Grub error [Updated, now grub_calloc error]

So, I’m not in any serious trouble here, I can still boot fine, but I can’t access my grub at all. If I use my bios boot options to attempt to access it, doing so results in the ‘grub_calloc’ error.
If I leave it to its own devices through the boot procedure, it just boots straight into Manjaro with no options.

So, I’ve gone ran update-grub (I’m quite the grub noob, but I’m trying to do what I can without pestering people, learning along the way) and it spat out this here.

Generating grub configuration file ...
Found linux image: /boot/vmlinuz-5.11-x86_64
Found initrd image: /boot/amd-ucode.img /boot/initramfs-5.11-x86_64.img
Found initrd fallback image: /boot/initramfs-5.11-x86_64-fallback.img
Found linux image: /boot/vmlinuz-5.10-x86_64
Found initrd image: /boot/amd-ucode.img /boot/initramfs-5.10-x86_64.img
Found initrd fallback image: /boot/initramfs-5.10-x86_64-fallback.img
Adding boot menu entry for UEFI Firmware Settings ...
Found memtest86+ image: /boot/memtest86+/memtest.bin
/usr/bin/grub-probe: warning: unknown device type nvme0n1.
error: syntax error.
error: Incorrect command.
error: syntax error.
Syntax error at line 101
Syntax errors are detected in generated GRUB config file.
Ensure that there are no errors in /etc/default/grub
and /etc/grub.d/* files or please file a bug report with
/boot/grub/ file attached.

I’ve done a bit of research and it seems to be based on something to do with the fact I’m on an NVME drive, and that I shouldn’t worry because it still boots, which I’m thankful for but I really like being able to change my Kernel.

Would you guys be able to advise from here on out?
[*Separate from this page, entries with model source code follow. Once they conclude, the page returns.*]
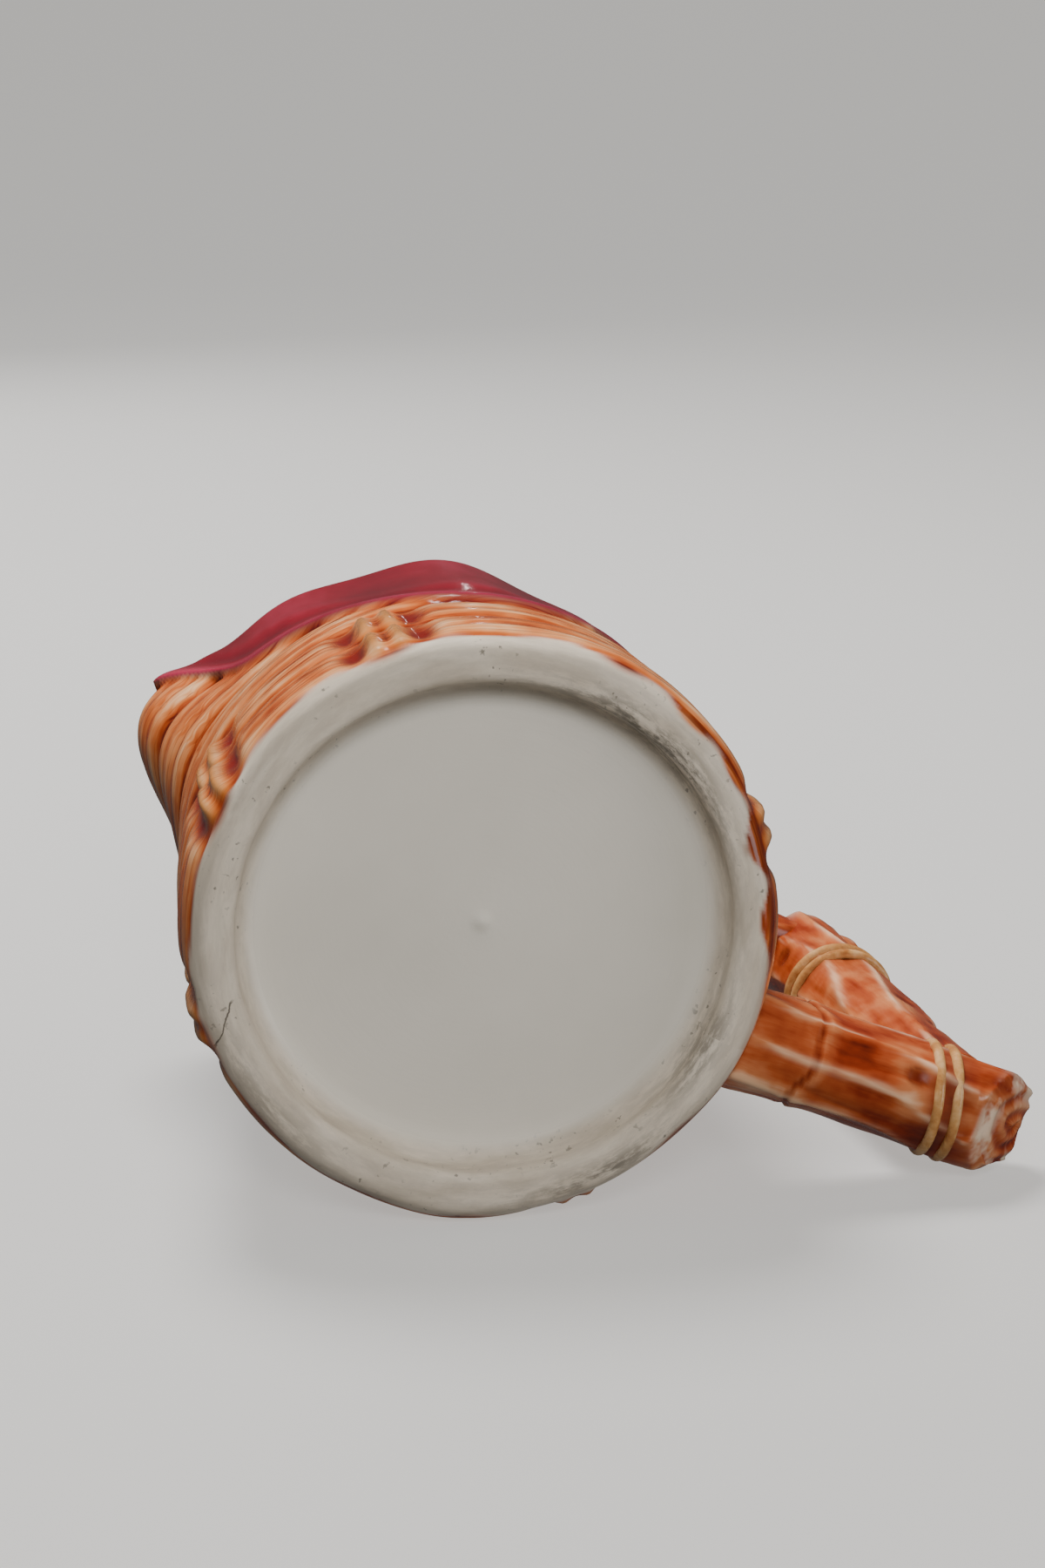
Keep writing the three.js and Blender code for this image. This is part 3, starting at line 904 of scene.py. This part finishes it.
body_material = body_glaze()
branch_material = branch_glaze()
rope_material = rope_glaze()
finish_piece(body, body_material)
for piece in (low_branch, upright_branch, top_branch):
    finish_piece(piece, branch_material)
for piece in ropes:
    finish_piece(piece, rope_material)
print("glazes", [m.name for m in (body_material, branch_material, rope_material)])


# %% [markdown]
# The camera looks at the foot from a little to one side. The foot is a circle, so the ellipse that
# it makes in the picture gives the tilt, the direction that it tilts in, the roll and the distance.

# %% Camera
TILT = math.radians(15.75)
ROLL = math.radians(27.0)
FACING = math.radians(41.0)
DISTANCE = 0.451
LENS = 80.0
SENSOR = 36.0
PICTURE = (1200.0, 1800.0)
FOOT_PIXEL = (560.0, 1071.0)

level_way = Vector((math.cos(FACING), math.sin(FACING), 0.0))
tilt_way = Vector((math.sin(FACING), -math.cos(FACING), 0.0))
look = Vector((0.0, 0.0, math.cos(TILT))) - tilt_way * math.sin(TILT)
rise = tilt_way * math.cos(TILT) + Vector((0.0, 0.0, math.sin(TILT)))
right = level_way * math.cos(ROLL) - rise * math.sin(ROLL)
up = level_way * math.sin(ROLL) + rise * math.cos(ROLL)

focal = LENS / SENSOR * PICTURE[1]
off_right = (PICTURE[0] / 2 - FOOT_PIXEL[0]) / focal
off_up = (PICTURE[1] / 2 - FOOT_PIXEL[1]) / focal
eye = AXIS - look * DISTANCE
aim = look + right * off_right - up * off_up
aim.normalize()
camera_right = (right - aim * right.dot(aim)).normalized()
camera_up = camera_right.cross(aim)
turned = Matrix((camera_right, camera_up, -aim)).transposed().to_4x4()
lens = bpy.data.cameras.new("studio_camera")
lens.lens = LENS
lens.sensor_width = SENSOR
lens.clip_start = 0.01
camera = bpy.data.objects.new("studio_camera", lens)
camera.matrix_world = Matrix.Translation(eye) @ turned
bpy.context.scene.collection.objects.link(camera)
bpy.context.scene.camera = camera
print("camera at", eye, "right", right, "up", up)


# %% [markdown]
# The jug lies on its side in the picture, so one pale floor touches its flank. Another lies under
# the foot ring, for looks from above. Each is a round dish that sweeps up into its own backdrop, so
# no edge shows from any side, and each is seen from its inner face only. A plane would do for one
# camera, but its edge would cross the picture in others. The floors glow a little and take no part
# in lighting the jug, so the glaze keeps its deep colours.

# %% Pale floors
FLOOR_BASE = "#8E8C8A"
FLOOR_PAINT = "#DAD8D4"
FLOOR_GLOW = 0.72
FLOOR_REACH = 1.3
SWEEP = 0.8
BACKDROP = 2.5
FLANK_ANGLE = math.radians(-23.5)
FLANK_LEAN = math.radians(-2.0)
FLOOR_GAP = 0.0002


def floor_material(name):
    material, tree, shader = new_glaze(name)
    shader.inputs["Base Color"].default_value = linear(FLOOR_BASE)
    shader.inputs["Roughness"].default_value = 0.8
    shader.inputs["Specular IOR Level"].default_value = 0.1
    shader.inputs["Emission Color"].default_value = linear(FLOOR_PAINT)
    shader.inputs["Emission Strength"].default_value = FLOOR_GLOW
    away = node(tree, "ShaderNodeNewGeometry").outputs["Backfacing"]
    clear = node(tree, "ShaderNodeBsdfTransparent").outputs[0]
    mixed = node(tree, "ShaderNodeMixShader", None, i0=away, i1=shader.outputs[0], i2=clear)
    tree.links.new(mixed.outputs[0], tree.nodes["Material Output"].inputs["Surface"])
    return material


def pale_floor(name, normal, touch):
    """A round floor that sweeps up into a backdrop on every side."""
    reach, height = [0.0, 0.3, 0.8, FLOOR_REACH], [0.0] * 4
    for swing in np.radians(np.linspace(7.5, 90.0, 12)):
        reach.append(FLOOR_REACH + SWEEP * math.sin(swing))
        height.append(SWEEP * (1 - math.cos(swing)))
    reach.append(reach[-1])
    height.append(BACKDROP)
    turns = np.linspace(0.0, 360.0, 97)
    dish = np.empty((len(reach), len(turns), 3))
    dish[..., 0] = np.outer(reach, deg_cos(turns))
    dish[..., 1] = np.outer(reach, deg_sin(turns))
    dish[..., 2] = np.array(height)[:, None]
    floor = rolled_grid(name, dish, {}, dish[..., :2])
    if floor.data.polygons[0].normal.z < 0:
        floor.data.flip_normals()
    facing = normal.to_track_quat("Z", "Y").to_matrix().to_4x4()
    floor.data.transform(Matrix.Translation(touch) @ facing)
    floor.data.materials.clear()
    floor.data.materials.append(floor_material(name + "_paint"))
    floor.visible_shadow = False
    floor.visible_diffuse = False
    floor.visible_glossy = False


def lowest_along(normal):
    return min(normal.dot(v.co) for o in (body, low_branch, upright_branch) for v in o.data.vertices)


flank = Vector((math.cos(FLANK_ANGLE), math.sin(FLANK_ANGLE), math.tan(FLANK_LEAN)))
flank.normalize()
touch = AXIS + flank * (lowest_along(flank) - flank.dot(AXIS))
pale_floor("side_floor", flank, touch)
pale_floor("under_floor", Vector((0.0, 0.0, 1.0)), Vector((0.0, 0.0, -FLOOR_GAP)))


# %% [markdown]
# Soft studio light comes from above the picture and from beside the camera. A large lamp would lie
# as a broad white patch on the shiny glaze, so the large ones are left out of reflections, and
# small lamps at the same places make the thin glints.

# %% Lights
ROOM_TINT = "#E6E5E4"
ROOM_LEVEL = 0.11


def soft_light(name, place, power, size, reflected):
    lamp = bpy.data.lights.new(name, "AREA")
    lamp.shape = "DISK"
    lamp.size = size
    lamp.energy = power
    holder = bpy.data.objects.new(name, lamp)
    heading = (AXIS + Vector((0, 0, 0.04)) - place).to_track_quat("-Z", "Y").to_matrix().to_4x4()
    holder.matrix_world = Matrix.Translation(place) @ heading
    holder.visible_glossy = reflected
    bpy.context.scene.collection.objects.link(holder)


key_place = AXIS + up * 0.8 + look * 0.12 - right * 0.15
front_place = AXIS - look * 0.95 + up * 0.3 + right * 0.05
soft_light("side", AXIS + right * 0.8 - look * 0.3, 2.0, 0.5, True)
soft_light("key_glint", key_place, 0.3, 0.06, True)
soft_light("front_glint", front_place, 0.12, 0.07, True)
soft_light("glint", AXIS + up * 0.42 + look * 0.75, 0.012, 0.012, True)
soft_light("key", key_place, 11.5, 0.35, False)
soft_light("front", front_place, 6.2, 0.35, False)
soft_light("above", AXIS + Vector((0.25, -0.35, 0.8)), 4.0, 0.5, False)
soft_light("back", AXIS + Vector((-0.5, 0.35, 0.45)), 2.0, 0.5, False)
world = bpy.data.worlds.new("pale_room")
world.use_nodes = True
world.node_tree.nodes["Background"].inputs[0].default_value = linear(ROOM_TINT)
world.node_tree.nodes["Background"].inputs[1].default_value = ROOM_LEVEL
bpy.context.scene.world = world
print("lamps", len(bpy.data.lights))
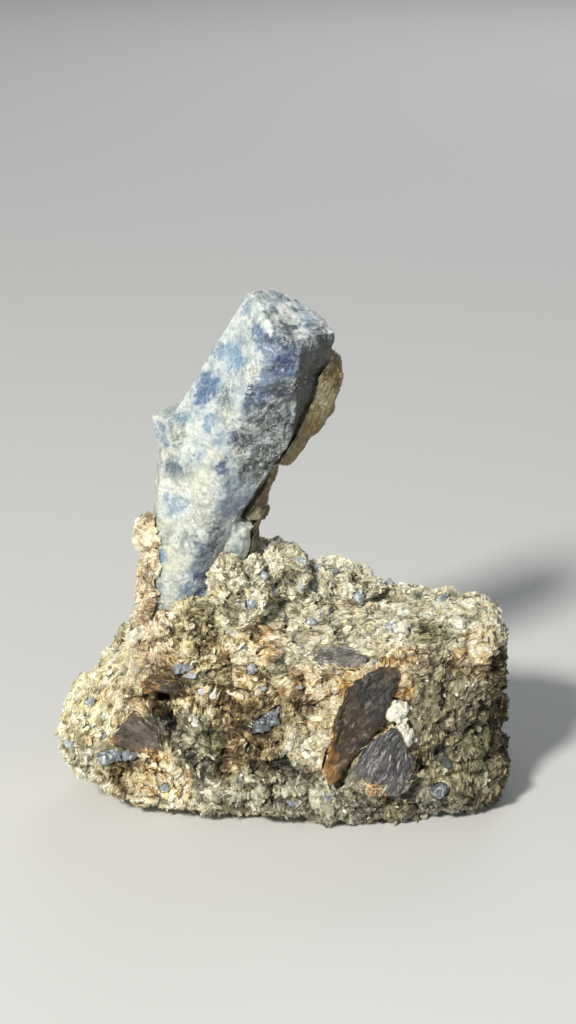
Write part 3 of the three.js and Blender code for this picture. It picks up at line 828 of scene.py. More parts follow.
def way_of_growth(p):
    """The way the mica runs in that part of the rock."""
    run = 0.9 * drift(p, 4.2, 71)
    for middle, reach, way in RUNS:
        pull = np.exp(-((p - np.array(middle)) ** 2).sum(1) / reach ** 2)
        sign = np.where((run * np.array(way)).sum(1) < 0, -1, 1)
        run += 1.2 * (pull * sign)[:, None] * np.array(way)
    return unit(run)


def mineral_colours(shares, luck):
    """The colour of the mica in its part of the rock: dark where luck is near 0, and
    light near 1."""
    tints = np.zeros((len(luck), 3))
    for n, (_, flakes) in enumerate(PALETTES.values()):
        ordered = sorted(flakes, key=lambda flake: linear(flake[1]).sum())
        weights = np.array([w for w, _ in ordered], float)
        middles = (weights.cumsum() - weights / 2) / weights.sum()
        colours = linears(c for _, c in ordered)
        mixed = np.stack([np.interp(luck, middles, colours[:, k]) for k in range(3)], 1)
        tints += shares[:, n:n + 1] * mixed
    return tints * np.array([1.04, 1.03, 0.95])


# Spots of painted shade on the rock: the middle, the reach and how much.
SHADE_SPOTS = [((-1.0, -12.0, 15.0), 8.0, 0.18), ((-16.0, -10.0, 9.0), 5.0, 0.1),
          ((22.5, -9.5, 21.5), 4.5, 0.14), ((-25.0, -4.0, 23.0), 3.5, 0.06)]


def painted_light_and_shade(p):
    """How much lighter or darker the rock's colour is painted at each point: painted light on the
    left and the top, and painted shade on the right, low down, on the upper left slope, in some
    spots and at the right end, which is painted browner too.
    """
    right = ramp(p[:, 0], 12, 26) * (1 - ramp(p[:, 2], 22.5, 26.5)) * ramp(-p[:, 1], -12, -4)
    end = ramp(p[:, 0], 30.5, 33.5) * (1 - ramp(p[:, 2], 23, 27))
    lit = 0.11 * ramp(-p[:, 0], 4, 18) + 0.12 * ramp(p[:, 2], 22, 27) + 0.1 * ramp(-p[:, 0], 25, 31)
    lit -= 0.15 * ramp(p[:, 2], 17, 22) * ramp(-p[:, 0], 20, 23)
    for middle, reach, much in SHADE_SPOTS:
        lit -= much * np.exp(-((p - middle) ** 2).sum(1) / reach ** 2)
    low = 0.16 * ramp(-p[:, 2], -9, -4) * ramp(p[:, 0], -18, -8)
    return (1 + lit - low - 0.27 * right)[:, None] * (1 - end[:, None] * (0.36, 0.46, 0.66))


# What stays clear of the rock's skin and its loose mica.
SET_IN = [n for n in frame["nodes"] if n not in ("matrix_rock", "mica_crust_left")]
SET_IN += ["bronze_book", "dark_book", "ledge_book"]
SET_IN.remove("mica_book_ledge")

# The crumbs' sizes and how far they stand out, in millimetres, how thick their sheets
# are next to their size, and the lightest tint.
BIG_CRUMB, FINE_CRUMB, HIGHEST, SHEET, LIGHTEST = 3.4, 1.5, 0.55, 0.16, 0.88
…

I’m a little lost but not sure what the next step is, this is a bit beyond my current knowledge

You can ignore it, but is an issue with GRUB updating memtest . Disabling the memtest line will get rid of the NVME warning.

Also, you might want to check for root partition in fstab - right after the UUID=... if you have it like this:
/ ext4 defaults,noatime 0 1
maybe you want continuous trim, so you will have to change to this:
/ ext4 defaults,noatime,discard 0 1
or like this
/ ext4 rw,relatime,data=ordered 0 1

Sorry, don’t want to hijack this post.

But if I’m allowed to know, what is the benefit, or drawbacks of having it vs. not having it?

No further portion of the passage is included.